◆ Your objective
Reproduce the material exactly, omitting nothing.

-- Data provided start --

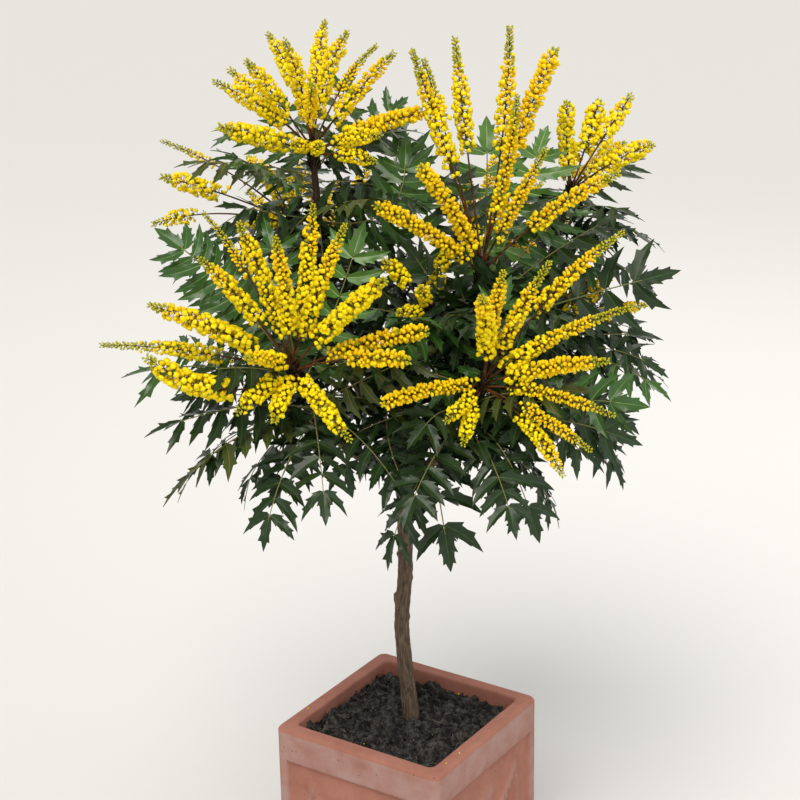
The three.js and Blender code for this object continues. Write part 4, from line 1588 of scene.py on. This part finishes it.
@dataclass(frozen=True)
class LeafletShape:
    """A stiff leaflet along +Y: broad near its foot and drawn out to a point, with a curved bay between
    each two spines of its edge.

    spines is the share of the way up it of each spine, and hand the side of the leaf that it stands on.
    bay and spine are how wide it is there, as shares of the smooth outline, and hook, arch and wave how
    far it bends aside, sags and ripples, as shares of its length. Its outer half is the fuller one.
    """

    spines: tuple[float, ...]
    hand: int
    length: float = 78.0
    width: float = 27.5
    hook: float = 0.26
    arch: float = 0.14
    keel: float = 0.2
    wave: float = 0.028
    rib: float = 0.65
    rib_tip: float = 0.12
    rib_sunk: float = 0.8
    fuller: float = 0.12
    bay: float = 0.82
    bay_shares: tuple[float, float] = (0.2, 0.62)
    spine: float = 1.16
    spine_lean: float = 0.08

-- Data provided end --

◆ Written reply
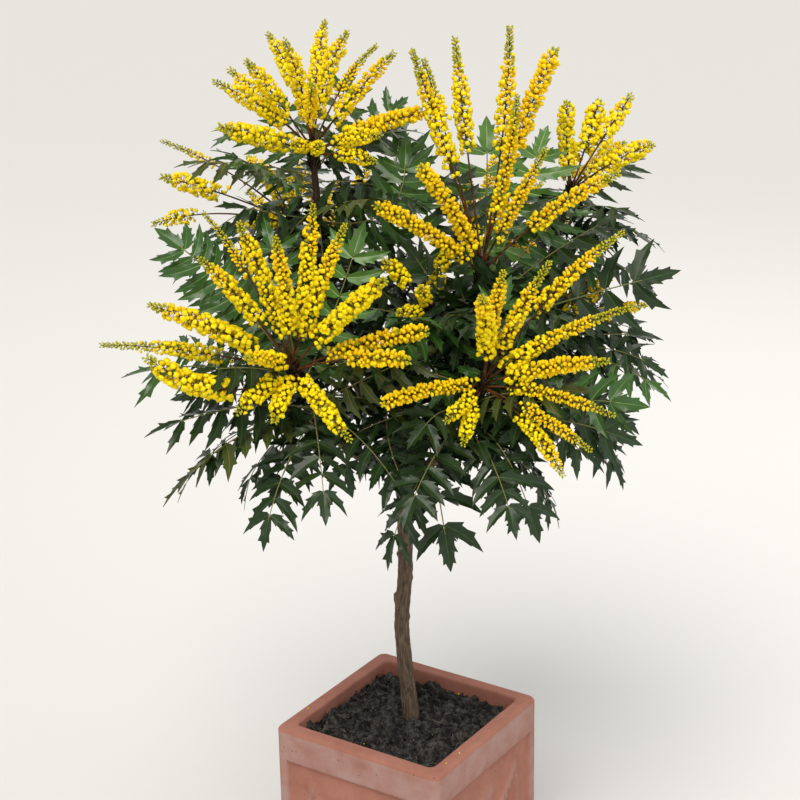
The three.js and Blender code for this object continues. Write part 4, from line 1588 of scene.py on. This part finishes it.
@dataclass(frozen=True)
class LeafletShape:
    """A stiff leaflet along +Y: broad near its foot and drawn out to a point, with a curved bay between
    each two spines of its edge.

    spines is the share of the way up it of each spine, and hand the side of the leaf that it stands on.
    bay and spine are how wide it is there, as shares of the smooth outline, and hook, arch and wave how
    far it bends aside, sags and ripples, as shares of its length. Its outer half is the fuller one.
    """

    spines: tuple[float, ...]
    hand: int
    length: float = 78.0
    width: float = 27.5
    hook: float = 0.26
    arch: float = 0.14
    keel: float = 0.2
    wave: float = 0.028
    rib: float = 0.65
    rib_tip: float = 0.12
    rib_sunk: float = 0.8
    fuller: float = 0.12
    bay: float = 0.82
    bay_shares: tuple[float, float] = (0.2, 0.62)
    spine: float = 1.16
    spine_lean: float = 0.08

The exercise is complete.